Optimal nonlinear information processing capacity in delay-based reservoir computers

TL;DR

This paper investigates how to optimally configure delay-based reservoir computers by modeling the relationship between their parameters and performance, enabling efficient design without exhaustive parameter searches.

Contribution

It introduces a method to analytically link reservoir parameters to performance, facilitating optimal architecture selection in delay-based reservoir computing systems.

Findings

Identifies optimal reservoir regimes for enhanced performance

Provides a functional model linking parameters to processing capacity

Reduces the need for extensive parameter tuning

Abstract

Reservoir computing is a recently introduced brain-inspired machine learning paradigm capable of excellent performances in the processing of empirical data.
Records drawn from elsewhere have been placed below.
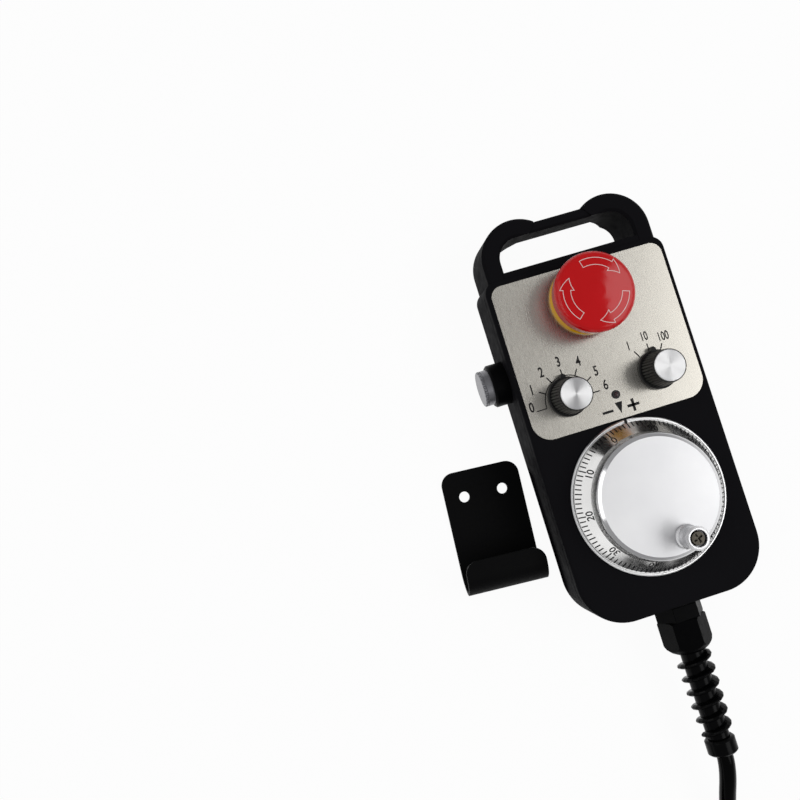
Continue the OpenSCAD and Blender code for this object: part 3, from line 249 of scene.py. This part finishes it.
steel = Mat("ground_steel", (0.6, 0.6, 0.61), 0.26, 1.0)
steel.rough(steel.noise(700), 0.2, 0.34).edge(0.0002)
# Painted shade: the crank screw sits down in the grip's counterbore and is given a far darker metal
# than the other screws, for the shade it sits in
shaded_screw_m = Mat("screw_painted_shade", (0.08, 0.073, 0.06), 0.14, 1.0)
shaded_screw_m.rough(shaded_screw_m.noise(1200), 0.12, 0.2).edge(0.0004)
screw_m = Mat("screw_zinc", (0.5, 0.49, 0.47), 0.32, 1.0)
screw_m.rough(screw_m.noise(1200), 0.24, 0.42).edge(0.00015)
spring_m = Mat("spring_wire", (0.45, 0.45, 0.47), 0.3, 1.0)
spring_m.bump(spring_m.noise(1.0, (30, 30, 1500), detail=0), 0.8, 0.0003)

knob_m = Mat("knob_black", (0.004, 0.004, 0.0044), 0.36, Specular_IOR_Level=0.25)
knob_m.rough(knob_m.noise(600), 0.34, 0.46).edge(0.0002)

inner_m = Mat("inner_black", (0.03, 0.03, 0.032), 0.45)
inner_m.rough(inner_m.noise(500), 0.38, 0.52).edge(0.0003)

red = Mat("stop_red", (0.56, 0.001, 0.003), 0.09, Specular_IOR_Level=0.36)
red.colour(red.noise(45, detail=3), (0.54, 0.0005, 0.002), (0.58, 0.001, 0.004))
red.rough(red.noise(120, detail=2), 0.09, 0.13).edge(0.0015)

yellow = Mat("collar_yellow", (0.72, 0.37, 0.005), 0.25)
yellow.colour(yellow.noise(90, detail=3), (0.68, 0.34, 0.004), (0.75, 0.4, 0.006)).edge(0.0003)

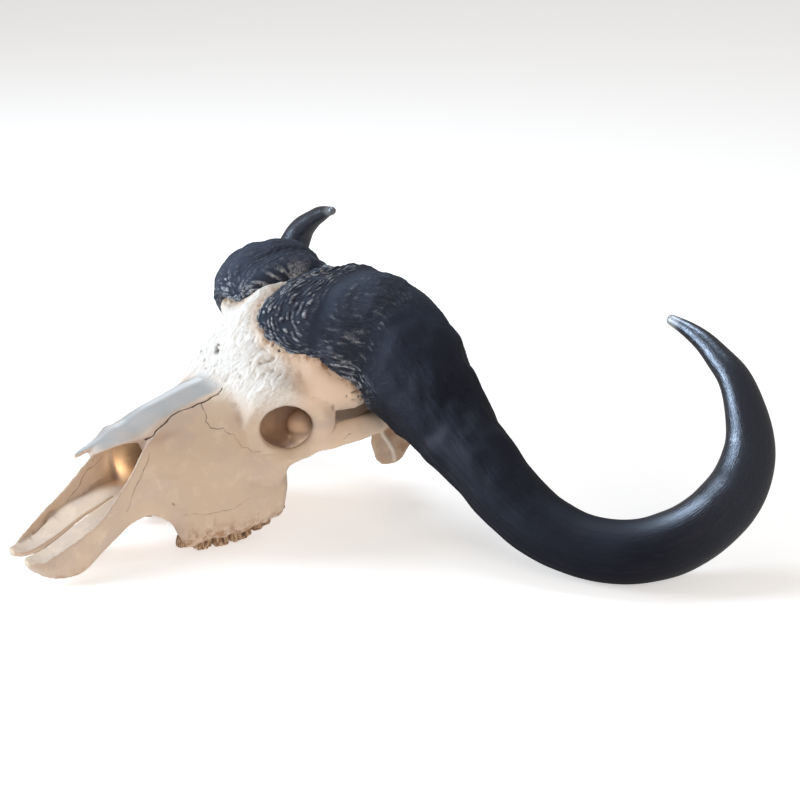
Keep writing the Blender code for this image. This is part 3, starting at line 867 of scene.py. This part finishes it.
def opened(points, normals):
    """How deep each point lies in a crack or a small hole, and how dark its painted shade is there."""
    depths, dark = np.zeros(len(points)), np.zeros(len(points))
    moved = points + wobble(points)
    broken = 0.75 + 0.25 * ramp(noise(points, 6, 341), -0.5, 0.3)
    for depth, half, line in CRACKS:
        in_crack = broken * ramp(line_distance(moved, line, normals), half + 0.6, half * 0.6)
        depths += depth * in_crack
        dark = np.maximum(dark, in_crack * min(1.0, 0.3 + 0.6 * depth))
    for middle, radius, depth in PITS:
        in_pit = near(points, middle, radius + 0.7, radius * 0.5)
        depths += depth * in_pit
        dark = np.maximum(dark, in_pit * min(1.0, depth / 2))
    return depths, dark


def hang_gums(points):
    """Let the bone hang lower over the cheek teeth, and stand out over the front ones."""
    x, y, z = points.T
    gums = ramp(z, 34, 18) * ramp(y, 158, 169) * ramp(abs(x), 44, 52)
    out = np.sign(x) * FRONT_GUM_OUT * gums * ramp(y, 202, 186)
    down = GUM_DROP * gums * (1 + 0.6 * ramp(y, 194, 178))
    return points + np.column_stack([out, np.zeros(len(points)), -down])


def bone_relief(mesh, by_horn):
    """Give the bone its surface detail, and store what belongs to it for the material."""
    points, normals = mesh_points(mesh)
    fibrous = forehead_share(points)
    fibres, streaks = fibre_relief(points, fibrous)
    depths, dark = opened(points, normals)
    height = 0.45 * noise(points, 22, 321) + 0.16 * noise(points, 7, 322)
    height += fibres + tooth_bulges(points) + eye_rim_relief(points) + edge_relief(points, normals) - depths
    for rise, half, line in BROW_FORMS + FINE_FORMS:
        height += rise * swell(line_distance(points, line), half)
    height += 1.3 * ramp(by_horn, 12, 2) * noise(points, 4, 351)
    set_points(mesh, hang_gums(points + normals * height[:, None]))
    store(mesh, {"deep": dark, "fibrous": fibrous * ramp(by_horn, 3, 18), "streaks": streaks / 100})


def inside_share(points):
    """1 deep in the nose and in the eye sockets, and 0 outside."""
    x, y, z = points.T
    nose = ramp(y, 118, 150) * ramp(abs(x), 46, 40) * ramp(z, 140, 128) * ramp(y, 330, 250)
    from_centre = on_left(points) - ORBIT_CENTRE
    inwards = from_centre @ ORBIT_FACING
    off_axis = np.linalg.norm(from_centre - inwards[:, None] * ORBIT_FACING, axis=1)
    eye = ramp(off_axis, 38, 32) * ramp(inwards, 3, -5) * ramp(inwards, -110, -90)
    return np.maximum(nose, eye)


def horn_distance(points, horns):
    """Distance from each point to the nearest horn, where it is near."""
    places = np.concatenate(horns)
    places = places[places[:, 1] < HORN_BACK]
    tree = KDTree(len(places))
    for i, place in enumerate(places):
        tree.insert(place, i)
    tree.balance()
    distance = np.full(len(points), HORN_FAR)
    for i in np.nonzero(points[:, 1] > HORN_FRONT)[0]:
        distance[i] = min(HORN_FAR, tree.find(points[i])[2])
    return distance


def soften_below_eye(mesh):
    """Let the cheek arch flow into the side of the face."""
    points, _ = mesh_points(mesh)
    x, y, z = points.T
    share = ramp(abs(x), 62, 74) * ramp(y, 248, 264) * ramp(y, 352, 330) * ramp(z, 48, 62) * ramp(z, 106, 94)
    set_points(mesh, points + share[:, None] * (smoothed(mesh, points, rounds=60) - points))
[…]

We focus in a particular kind of time-delay based reservoir computers that have been physically implemented using optical and electronic systems and have shown unprecedented data processing rates. Reservoir computing is well-known for the ease of the associated training scheme but also for the problematic sensitivity of its performance to architecture parameters. This article addresses the reservoir design problem, which remains the biggest challenge in the applicability of this information processing scheme. More specifically, we use the information available regarding the optimal reservoir working regimes to construct a functional link between the reservoir parameters and its performance. This function is used to explore various properties of the device and to choose the optimal reservoir architecture, thus replacing the tedious and time consuming parameter scannings used so far in the literature.